Combien y a-t-il de fumeurs et fumeuses de cigare dans notre pays? «Impossible de le dire avec précision. Il n’existe pas de statistiques claires à ce sujet», confie Alexis Aazam, directeur de la prestigieuse boutique familiale de cigares La Couronne, à Nyon. Il faut puiser dans les chiffres de la fondation Addiction Suisse pour se faire une idée. Selon elle, 11% des 1,4 million de fumeurs helvétiques quotidiens se partagent le marché du cigare, du cigarillo et de la pipe. «Bien qu’on constate une hausse de sa consommation, le cigare reste un marché de niche. Cette croissance est due à une explosion du nombre de publications qui lui sont dédiées sur les réseaux sociaux depuis le covid ainsi qu’à notre niveau de vie élevé. Fumer le cigare est devenu lifestyle dans notre pays», poursuit celui qui a diversifié ses activités via des plateformes de vente en ligne.

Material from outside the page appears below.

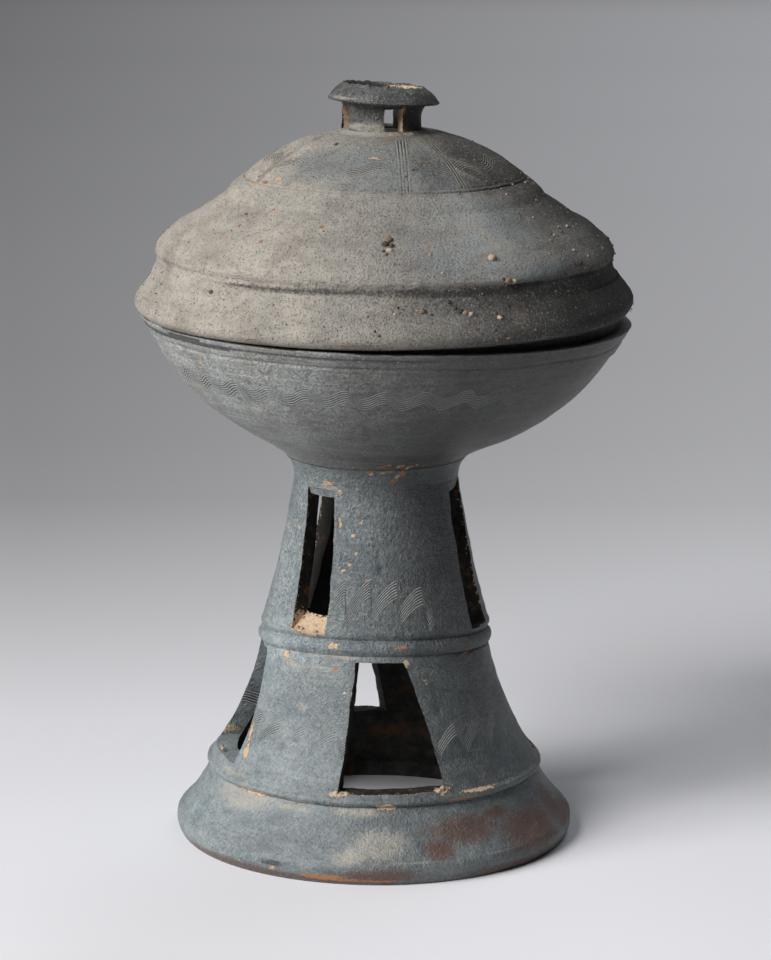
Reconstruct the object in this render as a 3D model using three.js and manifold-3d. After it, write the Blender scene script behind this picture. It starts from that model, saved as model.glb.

- UNE CINQUANTAINE DE FABRICANTS «Il y a au moins une cinquantaine d’acteurs en Suisse, qu’on peut classer en trois catégories: les tout grands, à l’image de Villiger (capacité de production de plus de 1 milliard d’unités par an, ndlr), d’Oettinger Davidoff, de Royal Cigar Company ou encore de Wellauer, les profils de taille moyenne, auxquels appartiennent La Couronne, Tres Hermanos, Cigares 77, Horacio Distribution et quelques autres, ainsi qu’une trentaine de petits fabricants», détaille celui qui est considéré en Europe comme un consultant incontournable en matière de tabac
- CINQ MILLE DOLLARS PIÈCE! Parmi les majors du secteur, le Vaudois cite Cohiba, la plus prestigieuse enseigne cubaine, Davidoff, Arturo Fuente, Trinidad, Partagas, Montecristo, Avo, Opus X ou encore Romeo y Julietta. Des manufactures habituées à produire des cigares millésimés et en série limitée, sur le modèle du vin. Le cigare produit par Cohiba à l’occasion de son 50e anniversaire s’est par exemple vendu 5000 dollars pièce! Sur le créneau du luxe, il n’est d’ailleurs pas rare de devoir débourser au minimum 500 dollars par unité. Enfin, à en croire le récent rapport de Mordor Intelligence, le marché mondial du cigare devrait passer de 48 milliards de dollars en 2023 à 79 milliards d’ici à 2028. Une manne que se partagent les grands pays producteurs: Cuba, République dominicaine, Nicaragua, Honduras, Mexique, Equateur, Brésil et Etats-Unis.